O presidente da Colômbia, Iván Duque, imediatamente respondeu às acusações, dizendo que não havia “absolutamente nenhuma base para essa quantidade de boatos que alguns dos candidatos espalharam a respeito da suspensão da votação”.
A vice-presidente colombiana, Marta Lucía Ramírez, também rejeitou as denúncias. “Não haverá um golpe de Estado. Por isso, a Colômbia é a democracia mais estável da América Latina. A estabilidade do país é o bem mais importante que temos de proteger.”
Democracia
O selo de “democracia mais estável” dado pela vice-presidente marca a história da Colômbia, um dos países da América Latina que não sofreram com ditaduras. Ainda assim, analistas questionam essa estabilidade, já que a democracia colombiana é marcada por episódios de violência política.
Coação
Embora tenha feito a acusação mais séria, Petro não foi o único a desacreditar a eleição. Seu rival, Federico “Fico” Gutiérrez, de centro-direita, acusa grupos armados de estarem forçando a população a votar no esquerdista. “Paramilitares armados estão obrigando as pessoas a votarem em Petro”, disse, Gutiérrez, que está em segundo lugar nas intenções de voto.

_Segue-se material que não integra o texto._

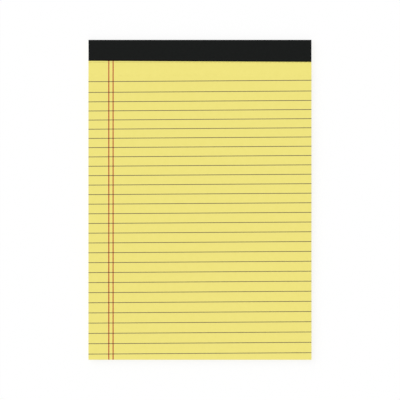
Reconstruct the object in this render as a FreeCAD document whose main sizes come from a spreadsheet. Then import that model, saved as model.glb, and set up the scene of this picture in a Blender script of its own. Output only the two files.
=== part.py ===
import FreeCAD, Part

import math
import os

import Sketcher

# A head-bound legal pad, lying on its back: a block of ruled sheets and a chipboard back,
# wire-stitched together at the head under a folded strip of binding tape.
# Millimetres. +X runs to the right of the writing face, +Y to the head and +Z out of the face.
# The origin is at the middle of the pad's outline, on the surface that the pad lies on.

SIZES = {
    "pad_width": 208.0,
    "pad_length": 298.4,
    # The block of sheets. The press at the head leaves it thinner there than in the open.
    "sheet_count": 50,
    "sheet_thickness": 0.09,
    "head_nip": 0.35,
    "nip_beyond_perforation": 2.0,
    "nip_ramp": 10.0,
    "board_thickness": 0.75,
    # The binding tape. It is one strip, laid on a little askew, so its two edges slope
    # opposite ways. Its back leg is rolled slightly into the soft board.
    "tape_width": 45.0,
    "tape_thickness": 0.15,
    "tape_reach": 20.08,
    "tape_skew": 0.28,
    "tape_seat": 0.05,
    # The perforation: cuts through every sheet, with ties of whole paper between them.
    "perforation_gap": 1.1,
    "perforation_cut": 3.0,
    "perforation_tie": 1.0,
    "perforation_slit": 0.12,
    # The staples, of flat wire, pressed flush with the sheets and clinched inward on the board.
    "staple_count": 3,
    "staple_spacing": 70.0,
    "staple_inset": 9.5,
    "staple_wire": 0.45,
    "staple_width": 0.6,
    "staple_crown": 12.7,
    "staple_fold": 4.2,
    "staple_bend": 0.55,
    "staple_clearance": 0.03,
    # The ruling. Its pitch opens out from the head to the tail, apart from the first
    # spaces, which are wider again by a spread that fades from one space to the next.
    "ink_depth": 0.03,
    "rule_width": 0.6,
    "rule_skew": 0.374,
    "header_depth": 38.41,
    "rule_pitch": 8.31,
    "pitch_growth": 0.0505,
    "head_spread": 1.7,
    "spread_fade": 0.25,
    "tail_margin": 5.0,
    # The double margin line, from the sheet's left edge.
    "margin_inset": 18.98,
    "margin_gap": 3.99,
    "margin_width": 1.0,
}

# Places that several pieces share, each worked out from the sizes.
HEAD = "sizes.pad_length / 2"
TAIL = "-sizes.pad_length / 2"
RIGHT = "sizes.pad_width / 2"
LEFT = "-sizes.pad_width / 2"
INNER_HEAD = f"({HEAD} - sizes.tape_thickness)"
BOARD_BACK = "(sizes.tape_thickness - sizes.tape_seat)"
BOARD_TOP = f"({BOARD_BACK} + sizes.board_thickness)"
OPEN_TOP = f"({BOARD_TOP} + sizes.sheet_count * sizes.sheet_thickness)"
HEAD_TOP = f"({OPEN_TOP} - sizes.head_nip)"
TAPE_TOP = f"({HEAD_TOP} + sizes.tape_thickness)"
TAPE_SLOPE = f"({RIGHT} * tan(sizes.tape_skew * 1 deg))"
FRONT_REACH = "sizes.tape_reach"
BACK_REACH = f"(sizes.tape_width - {TAPE_TOP} - sizes.tape_reach)"
PERFORATION = f"({HEAD} - sizes.tape_reach - sizes.perforation_gap)"
NIP_END = f"({PERFORATION} - sizes.nip_beyond_perforation)"
RAMP_END = f"({NIP_END} - sizes.nip_ramp)"
CROWN = f"({HEAD_TOP} - sizes.staple_wire / 2)"
CLINCH = "(sizes.tape_thickness + sizes.staple_wire / 2)"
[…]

Dias antes, ele denunciou que a equipe de Petro estaria espionando sua campanha. “Quero denunciar que foi encontrado um aparelho em uma de nossas sedes de campanha que, aparentemente, estaria transmitindo informações em tempo real sobre o que estava sendo discutido lá. Quero perguntar a Petro, por que eles estão nos espionando? O que eles estão tentando fazer?”, questionou Gutiérrez.
As autoridades policiais colombianas confirmaram a existência de microfones e de câmeras no gabinete do candidato, mas ainda investigam quem seria o responsável. Petro negou as acusações de espionagem feitas por Gutiérrez.